---- Exercise input

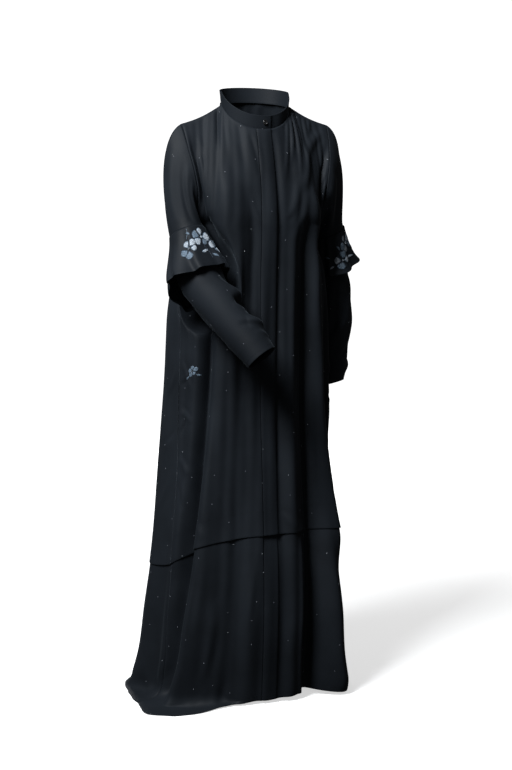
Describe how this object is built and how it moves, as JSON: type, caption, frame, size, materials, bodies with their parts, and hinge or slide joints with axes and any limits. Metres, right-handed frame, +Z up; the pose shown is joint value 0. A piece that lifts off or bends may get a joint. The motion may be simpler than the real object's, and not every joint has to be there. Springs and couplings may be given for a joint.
{
  "type": "abaya dress",
  "caption": "Loose floor-length shirt dress in black crepe, with a stand collar, a covered front placket, elbow flounces and a tuck above the hem, holding its worn hollow form.",
  "frame": {"origin": "midway between the two neck points, where the shoulder seams meet the collar, and where the wearer's shoulders hold the dress up", "axes": "+X towards the wearer's left, -Y towards the front, +Z up"},
  "size_m": [0.6046, 0.5759, 1.5038],
  "materials": {
    "crepe": "near-black crepe with a soft sheen and scattered tiny crystal studs",
    "embroidered_crepe": "near-black crepe with raised satin-stitch flowers in white, grey-blue and slate",
    "button": "polished dark horn, four holes"
  },
  "bodies": {
    "root": {"front_right": "crepe", "front_left": "crepe", "back": "crepe", "placket_upper": "crepe", "placket_lower": "crepe", "skirt_front_right": "crepe", "skirt_front_left": "crepe", "skirt_back": "crepe", "sleeve_upper_right": "crepe", "sleeve_upper_left": "crepe", "sleeve_lower_right": "crepe", "sleeve_lower_left": "crepe", "flounce_right": "embroidered_crepe", "flounce_left": "embroidered_crepe", "collar": "crepe", "collar_button": "button"}
  },
  "joints": []
}
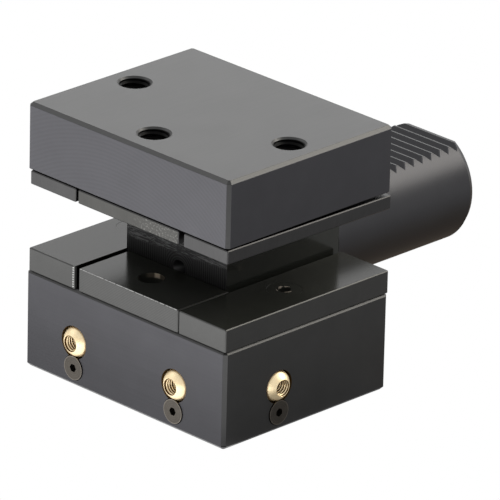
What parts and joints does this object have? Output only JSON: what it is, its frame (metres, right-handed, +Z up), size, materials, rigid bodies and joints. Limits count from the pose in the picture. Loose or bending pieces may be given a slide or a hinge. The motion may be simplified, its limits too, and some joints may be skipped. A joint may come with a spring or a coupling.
{
  "type": "turret tool holder",
  "caption": "Turret tool holder with a serrated cylindrical shank, clamp plates over support plates on the left, front and right, and brass coolant nozzle balls in the lower block.",
  "frame": {"origin": "where the shank's axis meets the contact face at the back of the body", "axes": "+Y out of the body along the shank, +X to the right seen from the front, +Z up"},
  "size_m": [0.0932, 0.1386, 0.09],
  "materials": {
    "body_steel": "satin black oxide",
    "clamp_plate_steel": "milled black oxide",
    "support_plate_steel": "ground black oxide",
    "screw_steel": "black oxide",
    "brass": "polished",
    "seal_rubber": "matt"
  },
  "bodies": {
    "holder": {"holder_body": "body_steel", "shank_seal": "seal_rubber", "coolant_inlet_seal": "seal_rubber", "channel_plug": "screw_steel", "support_plate_left": "support_plate_steel", "support_screw_left": "screw_steel", "support_plate_front": "support_plate_steel", "support_screw_front": "screw_steel", "support_plate_right": "support_plate_steel", "support_screw_right": "screw_steel", "nozzle_seal_front_left": "seal_rubber", "nozzle_seal_front_right": "seal_rubber", "nozzle_seal_side_left": "seal_rubber", "nozzle_seal_side_right": "seal_rubber"},
    "clamp_left": {"clamp_plate_left": "clamp_plate_steel"},
    "clamp_screw_left": {"clamp_screw_left": "screw_steel", "clamp_retainer_left": "screw_steel"},
    "clamp_front": {"clamp_plate_front": "clamp_plate_steel"},
    "clamp_screw_front": {"clamp_screw_front": "screw_steel", "clamp_retainer_front": "screw_steel"},
    "clamp_right": {"clamp_plate_right": "clamp_plate_steel"},
    "clamp_screw_right": {"clamp_screw_right": "screw_steel", "clamp_retainer_right": "screw_steel"},
    "nozzle_front_left": {"nozzle_ball_front_left": "brass"},
    "lock_screw_front_left": {"nozzle_lock_screw_front_left": "screw_steel"},
    "nozzle_front_right": {"nozzle_ball_front_right": "brass"},
    "lock_screw_front_right": {"nozzle_lock_screw_front_right": "screw_steel"},
    "nozzle_side_left": {"nozzle_ball_side_left": "brass"},
    "lock_screw_side_left": {"nozzle_lock_screw_side_left": "screw_steel"},
    "nozzle_side_right": {"nozzle_ball_side_right": "brass"},
    "lock_screw_side_right": {"nozzle_lock_screw_side_right": "screw_steel"}
  },
  "joints": [
    {"name": "clamp_left_travel", "type": "slide", "parent": "holder", "child": "clamp_left", "axis": [0, 0, -1], "range_m": [0, 0.0055]},
    {"name": "clamp_screw_left_turn", "type": "hinge", "parent": "clamp_left", "child": "clamp_screw_left", "pos_m": [-0.0345, -0.0356, 0.02635], "axis": [0, 0, -1], "range_deg": [0, 1321]},
    {"name": "clamp_front_travel", "type": "slide", "parent": "holder", "child": "clamp_front", "axis": [0, 0, -1], "range_m": [0, 0.0055]},
    {"name": "clamp_screw_front_turn", "type": "hinge", "parent": "clamp_front", "child": "clamp_screw_front", "pos_m": [0.0006, -0.061, 0.02635], "axis": [0, 0, -1], "range_deg": [0, 1321]},
    {"name": "clamp_right_travel", "type": "slide", "parent": "holder", "child": "clamp_right", "axis": [0, 0, -1], "range_m": [0, 0.0051]},
    {"name": "clamp_screw_right_turn", "type": "hinge", "parent": "clamp_right", "child": "clamp_screw_right", "pos_m": [0.0345, -0.0356, 0.02635], "axis": [0, 0, -1], "range_deg": [0, 1225]},
    {"name": "nozzle_front_left_swing", "type": "hinge", "parent": "holder", "child": "nozzle_front_left", "pos_m": [-0.0226, -0.0689, -0.0259], "axis": [0, 0, 1], "range_deg": [-15, 15]},
    {"name": "lock_screw_front_left_turn", "type": "hinge", "parent": "holder", "child": "lock_screw_front_left", "pos_m": [-0.0226, -0.072, -0.0346], "axis": [0, -1, 0], "range_deg": [0, 90]},
    {"name": "nozzle_front_right_swing", "type": "hinge", "parent": "holder", "child": "nozzle_front_right", "pos_m": [0.0226, -0.0689, -0.0259], "axis": [0, 0, 1], "range_deg": [-15, 15]},
    {"name": "lock_screw_front_right_turn", "type": "hinge", "parent": "holder", "child": "lock_screw_front_right", "pos_m": [0.0226, -0.072, -0.0346], "axis": [0, -1, 0], "range_deg": [0, 90]},
    {"name": "nozzle_side_left_swing", "type": "hinge", "parent": "holder", "child": "nozzle_side_left", "pos_m": [-0.0419, -0.048, -0.0259], "axis": [0, 0, 1], "range_deg": [-15, 15]},
    {"name": "lock_screw_side_left_turn", "type": "hinge", "parent": "holder", "child": "lock_screw_side_left", "pos_m": [-0.045, -0.048, -0.0346], "axis": [-1, 0, 0], "range_deg": [0, 90]},
    {"name": "nozzle_side_right_swing", "type": "hinge", "parent": "holder", "child": "nozzle_side_right", "pos_m": [0.0419, -0.048, -0.0259], "axis": [0, 0, 1], "range_deg": [-15, 15]},
    {"name": "lock_screw_side_right_turn", "type": "hinge", "parent": "holder", "child": "lock_screw_side_right", "pos_m": [0.045, -0.048, -0.0346], "axis": [1, 0, 0], "range_deg": [0, 90]}
  ],
  "couplings": [
    {"joint": "clamp_screw_left_turn", "follows": "clamp_left_travel", "rad_per_m": 4188.8},
    {"joint": "clamp_screw_front_turn", "follows": "clamp_front_travel", "rad_per_m": 4188.8},
    {"joint": "clamp_screw_right_turn", "follows": "clamp_right_travel", "rad_per_m": 4188.8}
  ]
}
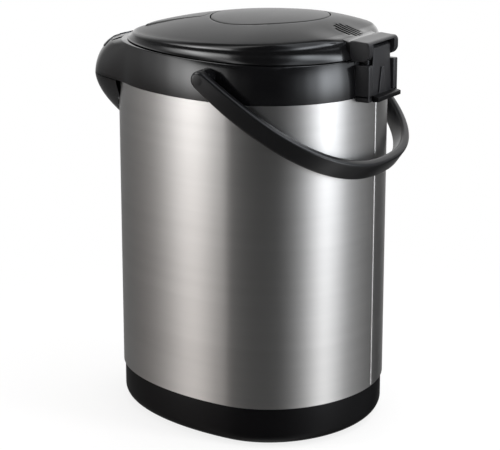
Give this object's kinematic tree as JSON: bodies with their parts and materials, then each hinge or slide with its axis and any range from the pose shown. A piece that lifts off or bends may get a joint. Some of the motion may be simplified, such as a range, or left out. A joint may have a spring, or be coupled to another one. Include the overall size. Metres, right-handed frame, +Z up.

--------

* _Requirements_:
Reproduce the data in full, exactly as presented.

* _The result_:
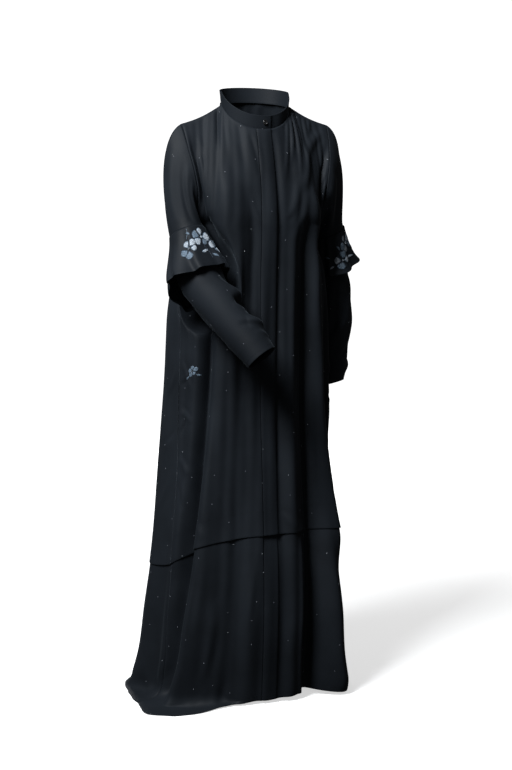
Describe how this object is built and how it moves, as JSON: type, caption, frame, size, materials, bodies with their parts, and hinge or slide joints with axes and any limits. Metres, right-handed frame, +Z up; the pose shown is joint value 0. A piece that lifts off or bends may get a joint. The motion may be simpler than the real object's, and not every joint has to be there. Springs and couplings may be given for a joint.
{
  "type": "abaya dress",
  "caption": "Loose floor-length shirt dress in black crepe, with a stand collar, a covered front placket, elbow flounces and a tuck above the hem, holding its worn hollow form.",
  "frame": {"origin": "midway between the two neck points, where the shoulder seams meet the collar, and where the wearer's shoulders hold the dress up", "axes": "+X towards the wearer's left, -Y towards the front, +Z up"},
  "size_m": [0.6046, 0.5759, 1.5038],
  "materials": {
    "crepe": "near-black crepe with a soft sheen and scattered tiny crystal studs",
    "embroidered_crepe": "near-black crepe with raised satin-stitch flowers in white, grey-blue and slate",
    "button": "polished dark horn, four holes"
  },
  "bodies": {
    "root": {"front_right": "crepe", "front_left": "crepe", "back": "crepe", "placket_upper": "crepe", "placket_lower": "crepe", "skirt_front_right": "crepe", "skirt_front_left": "crepe", "skirt_back": "crepe", "sleeve_upper_right": "crepe", "sleeve_upper_left": "crepe", "sleeve_lower_right": "crepe", "sleeve_lower_left": "crepe", "flounce_right": "embroidered_crepe", "flounce_left": "embroidered_crepe", "collar": "crepe", "collar_button": "button"}
  },
  "joints": []
}
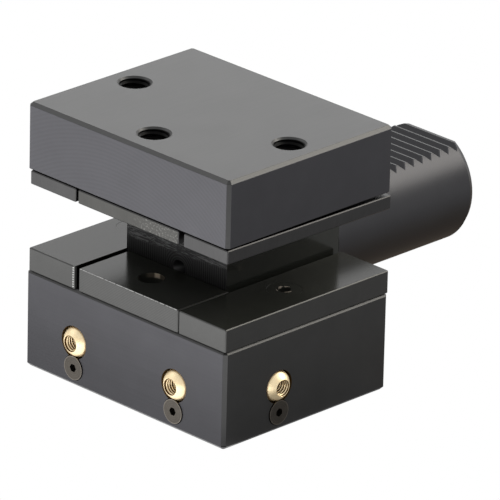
What parts and joints does this object have? Output only JSON: what it is, its frame (metres, right-handed, +Z up), size, materials, rigid bodies and joints. Limits count from the pose in the picture. Loose or bending pieces may be given a slide or a hinge. The motion may be simplified, its limits too, and some joints may be skipped. A joint may come with a spring or a coupling.
{
  "type": "turret tool holder",
  "caption": "Turret tool holder with a serrated cylindrical shank, clamp plates over support plates on the left, front and right, and brass coolant nozzle balls in the lower block.",
  "frame": {"origin": "where the shank's axis meets the contact face at the back of the body", "axes": "+Y out of the body along the shank, +X to the right seen from the front, +Z up"},
  "size_m": [0.0932, 0.1386, 0.09],
  "materials": {
    "body_steel": "satin black oxide",
    "clamp_plate_steel": "milled black oxide",
    "support_plate_steel": "ground black oxide",
    "screw_steel": "black oxide",
    "brass": "polished",
    "seal_rubber": "matt"
  },
  "bodies": {
    "holder": {"holder_body": "body_steel", "shank_seal": "seal_rubber", "coolant_inlet_seal": "seal_rubber", "channel_plug": "screw_steel", "support_plate_left": "support_plate_steel", "support_screw_left": "screw_steel", "support_plate_front": "support_plate_steel", "support_screw_front": "screw_steel", "support_plate_right": "support_plate_steel", "support_screw_right": "screw_steel", "nozzle_seal_front_left": "seal_rubber", "nozzle_seal_front_right": "seal_rubber", "nozzle_seal_side_left": "seal_rubber", "nozzle_seal_side_right": "seal_rubber"},
    "clamp_left": {"clamp_plate_left": "clamp_plate_steel"},
    "clamp_screw_left": {"clamp_screw_left": "screw_steel", "clamp_retainer_left": "screw_steel"},
    "clamp_front": {"clamp_plate_front": "clamp_plate_steel"},
    "clamp_screw_front": {"clamp_screw_front": "screw_steel", "clamp_retainer_front": "screw_steel"},
    "clamp_right": {"clamp_plate_right": "clamp_plate_steel"},
    "clamp_screw_right": {"clamp_screw_right": "screw_steel", "clamp_retainer_right": "screw_steel"},
    "nozzle_front_left": {"nozzle_ball_front_left": "brass"},
    "lock_screw_front_left": {"nozzle_lock_screw_front_left": "screw_steel"},
    "nozzle_front_right": {"nozzle_ball_front_right": "brass"},
    "lock_screw_front_right": {"nozzle_lock_screw_front_right": "screw_steel"},
    "nozzle_side_left": {"nozzle_ball_side_left": "brass"},
    "lock_screw_side_left": {"nozzle_lock_screw_side_left": "screw_steel"},
    "nozzle_side_right": {"nozzle_ball_side_right": "brass"},
    "lock_screw_side_right": {"nozzle_lock_screw_side_right": "screw_steel"}
  },
  "joints": [
    {"name": "clamp_left_travel", "type": "slide", "parent": "holder", "child": "clamp_left", "axis": [0, 0, -1], "range_m": [0, 0.0055]},
    {"name": "clamp_screw_left_turn", "type": "hinge", "parent": "clamp_left", "child": "clamp_screw_left", "pos_m": [-0.0345, -0.0356, 0.02635], "axis": [0, 0, -1], "range_deg": [0, 1321]},
    {"name": "clamp_front_travel", "type": "slide", "parent": "holder", "child": "clamp_front", "axis": [0, 0, -1], "range_m": [0, 0.0055]},
    {"name": "clamp_screw_front_turn", "type": "hinge", "parent": "clamp_front", "child": "clamp_screw_front", "pos_m": [0.0006, -0.061, 0.02635], "axis": [0, 0, -1], "range_deg": [0, 1321]},
    {"name": "clamp_right_travel", "type": "slide", "parent": "holder", "child": "clamp_right", "axis": [0, 0, -1], "range_m": [0, 0.0051]},
    {"name": "clamp_screw_right_turn", "type": "hinge", "parent": "clamp_right", "child": "clamp_screw_right", "pos_m": [0.0345, -0.0356, 0.02635], "axis": [0, 0, -1], "range_deg": [0, 1225]},
    {"name": "nozzle_front_left_swing", "type": "hinge", "parent": "holder", "child": "nozzle_front_left", "pos_m": [-0.0226, -0.0689, -0.0259], "axis": [0, 0, 1], "range_deg": [-15, 15]},
    {"name": "lock_screw_front_left_turn", "type": "hinge", "parent": "holder", "child": "lock_screw_front_left", "pos_m": [-0.0226, -0.072, -0.0346], "axis": [0, -1, 0], "range_deg": [0, 90]},
    {"name": "nozzle_front_right_swing", "type": "hinge", "parent": "holder", "child": "nozzle_front_right", "pos_m": [0.0226, -0.0689, -0.0259], "axis": [0, 0, 1], "range_deg": [-15, 15]},
    {"name": "lock_screw_front_right_turn", "type": "hinge", "parent": "holder", "child": "lock_screw_front_right", "pos_m": [0.0226, -0.072, -0.0346], "axis": [0, -1, 0], "range_deg": [0, 90]},
    {"name": "nozzle_side_left_swing", "type": "hinge", "parent": "holder", "child": "nozzle_side_left", "pos_m": [-0.0419, -0.048, -0.0259], "axis": [0, 0, 1], "range_deg": [-15, 15]},
    {"name": "lock_screw_side_left_turn", "type": "hinge", "parent": "holder", "child": "lock_screw_side_left", "pos_m": [-0.045, -0.048, -0.0346], "axis": [-1, 0, 0], "range_deg": [0, 90]},
    {"name": "nozzle_side_right_swing", "type": "hinge", "parent": "holder", "child": "nozzle_side_right", "pos_m": [0.0419, -0.048, -0.0259], "axis": [0, 0, 1], "range_deg": [-15, 15]},
    {"name": "lock_screw_side_right_turn", "type": "hinge", "parent": "holder", "child": "lock_screw_side_right", "pos_m": [0.045, -0.048, -0.0346], "axis": [1, 0, 0], "range_deg": [0, 90]}
  ],
  "couplings": [
    {"joint": "clamp_screw_left_turn", "follows": "clamp_left_travel", "rad_per_m": 4188.8},
    {"joint": "clamp_screw_front_turn", "follows": "clamp_front_travel", "rad_per_m": 4188.8},
    {"joint": "clamp_screw_right_turn", "follows": "clamp_right_travel", "rad_per_m": 4188.8}
  ]
}
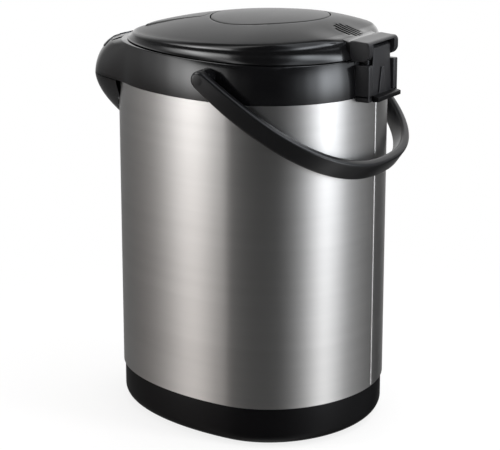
Give this object's kinematic tree as JSON: bodies with their parts and materials, then each hinge or slide with its axis and any range from the pose shown. A piece that lifts off or bends may get a joint. Some of the motion may be simplified, such as a range, or left out. A joint may have a spring, or be coupled to another one. Include the overall size. Metres, right-handed frame, +Z up.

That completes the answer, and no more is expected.